For those customers that have existing racks deployed in their datacenters, converged systems vendors provide an equipment list and an assembly diagram that show the end user how to rack, stack and wire the component pieces. Rarely do they tell the IT manager how to power the solution. How many outlets are needed on the PDU? What types of outlets are required? Frequently the networking gear needs C19 outlets, while the compute and storage components of the converged system need only C13 outlets. This requires the datacenter operator to calculate the power requirements for the infrastructure and shop for a PDU that meets the needs of the hardware. An inexperienced IT team may be forced into relying on the plate rating of the hardware components to size the power infeed to the rack rather than using the observed power draw of the component pieces derived from prior measurements taken in the datacenter.

For the adopters of hyperconverged systems, knowing the power needs and selecting a PDU are somewhat simplified because all of the components are the same size, and use the same outlet type.
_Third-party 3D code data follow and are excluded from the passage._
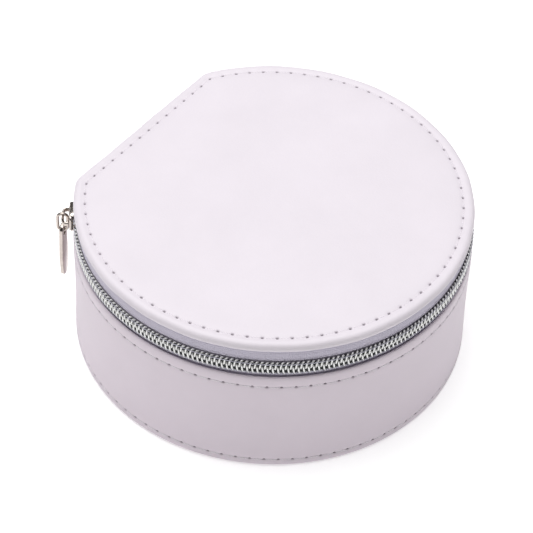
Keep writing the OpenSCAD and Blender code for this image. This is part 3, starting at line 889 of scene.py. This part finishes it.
def rounded_rectangle(half_a, half_b, corner, steps=9):
    """Outline of a rectangle with round corners: each corner's centre + corner * direction."""
    t = np.linspace(0, math.pi / 2, steps) + np.arange(4)[:, None] * math.pi / 2
    n = heading(t)
    centre = np.array([[1, 1], [-1, 1], [-1, -1], [1, -1]]) * [half_a - corner, half_b - corner]
    return (centre[:, None] + corner * n).reshape(-1, 2), n.reshape(-1, 2)


def slab_points(curve, normals, low, high, soft, steps=5):
    """Rows of the outline from bottom face to top face: each is curve - normal * inset."""
    q = np.linspace(0, math.pi / 2, steps)
    inset = soft * np.concatenate([1 - np.sin(q), 1 - np.cos(q)])
    height = np.concatenate([low + soft * (1 - np.cos(q)), high - soft * (1 - np.sin(q))])
    inset = np.concatenate([[soft + 0.4 * soft], inset, [soft + 0.4 * soft]])
    height = np.concatenate([[low], height, [high]])
    ab = curve[:, None] - normals[:, None] * inset[:, None]
    return np.concatenate([ab, np.broadcast_to(height, ab.shape[:2])[..., None]], -1)


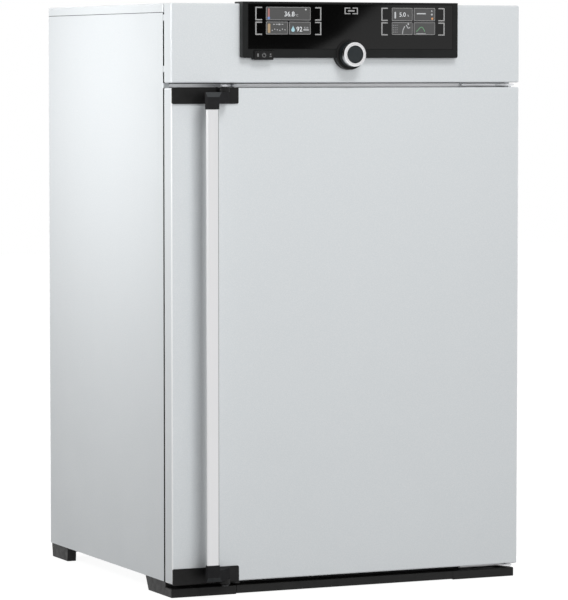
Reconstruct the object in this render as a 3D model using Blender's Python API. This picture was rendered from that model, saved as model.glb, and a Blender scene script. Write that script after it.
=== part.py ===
"""Carbon dioxide incubator, 240 litre class, built as separate pieces with real joints.

Metres, +Z up, front towards -Y.  The origin is the middle of the footprint on the floor.
Depths are counted backwards from the outer face of the closed door, heights from the floor.
"""
import math

import bmesh
import bpy
from mathutils import Matrix, Vector
from mathutils.geometry import convex_hull_2d

# Overall sizes of the cabinet
WIDTH = 0.779              # over the side panels
HANDLE_REACH = 0.056       # front of the handle bar to the door face
CASE_BOTTOM = 0.030        # underside of the casing above the floor
SHEET = 0.0015             # stainless sheet
GAP = 0.0003               # seam between two pieces that touch

# Front: door below, header above, both standing clear of the casing
FRONT_THICKNESS = 0.0366   # door and header, front to back
FRONT_AIR = 0.006          # air gap between them and the casing, closed by the gasket
SEAM_HEIGHT = 0.0175       # depth of the top cover's flange

# Chamber inside the insulation
CHAMBER_WIDTH = 0.600
CHAMBER_HEIGHT = 0.810
CHAMBER_DEPTH = 0.500
CHAMBER_FLOOR = 0.115      # inside floor above the ground
MOUTH_DEPTH = 0.062        # door face to the chamber's mouth
MOUTH_FLANGE = 0.018       # flange round the mouth
INSULATION_REAR = 0.075    # wool behind the chamber
INSULATION_ABOVE = 0.078   # wool above the chamber
SERVICE_DEPTH = 0.0525     # space for motor, valve and wiring, and the rear panel
CHAMBER_TOP = CHAMBER_FLOOR + CHAMBER_HEIGHT
DEPTH = MOUTH_DEPTH + CHAMBER_DEPTH + SHEET + INSULATION_REAR + SERVICE_DEPTH    # door face to rear panel

# Heights of the front: the door covers the chamber, the header stands above it
DOOR_BOTTOM = 0.0281
DOOR_ABOVE = 0.0955        # door's top edge above the chamber
HEADER_GAP = 0.0095        # between door and header, where the hinge and the levers are
HEADER_HEIGHT = 0.1585
DOOR_TOP = CHAMBER_TOP + DOOR_ABOVE
HEADER_BOTTOM = DOOR_TOP + HEADER_GAP
CASE_TOP = HEADER_BOTTOM + HEADER_HEIGHT

# Cockpit: control panel on the header
COCKPIT_WIDTH = 0.481
COCKPIT_CENTRE = -0.0013
COCKPIT_BOTTOM = CASE_TOP - 0.1085
COCKPIT_THICKNESS = 0.015
LIP_HEIGHT = 0.0035        # part of the cockpit that hooks over the header
LIP_BACK = 0.025
GLASS_WIDTH = 0.4566
GLASS_BOTTOM = CASE_TOP - 0.0907
GLASS_THICKNESS = 0.004
DISPLAY_WIDTH = 0.0985
DISPLAY_HEIGHT = 0.055
DISPLAY_OFFSET = 0.140     # middle of each display from the middle of the cockpit
DISPLAY_CENTRE_Z = CASE_TOP - 0.0341
CABLE_WINDOW = (0.380, CASE_TOP - 0.0685, CASE_TOP - 0.0185)    # width and edges, in the header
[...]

Usually the incremental size of a hyperconverged system is 2U, and the outlet required is a C13. But the datacenter operator needs to plan in advance and make a decision to either provision only enough power for what she needs today, or else overprovision on power and have outlets remaining unused in the rack until the business case warrants implementing additional blocks. Providing enough outlets to allow for a full rack and having enough available power can prove to be a daunting task. Ensuring that rack PDU does not get over subscribed as the rack load is grown takes effort and knowledge. The IT and facilities teams need to work together to ensure that not only is the individual rack able to support additional systems, but also the row level circuit and upstream power systems can take the additional load. This requires visibility to aggregate power draw beyond the rack.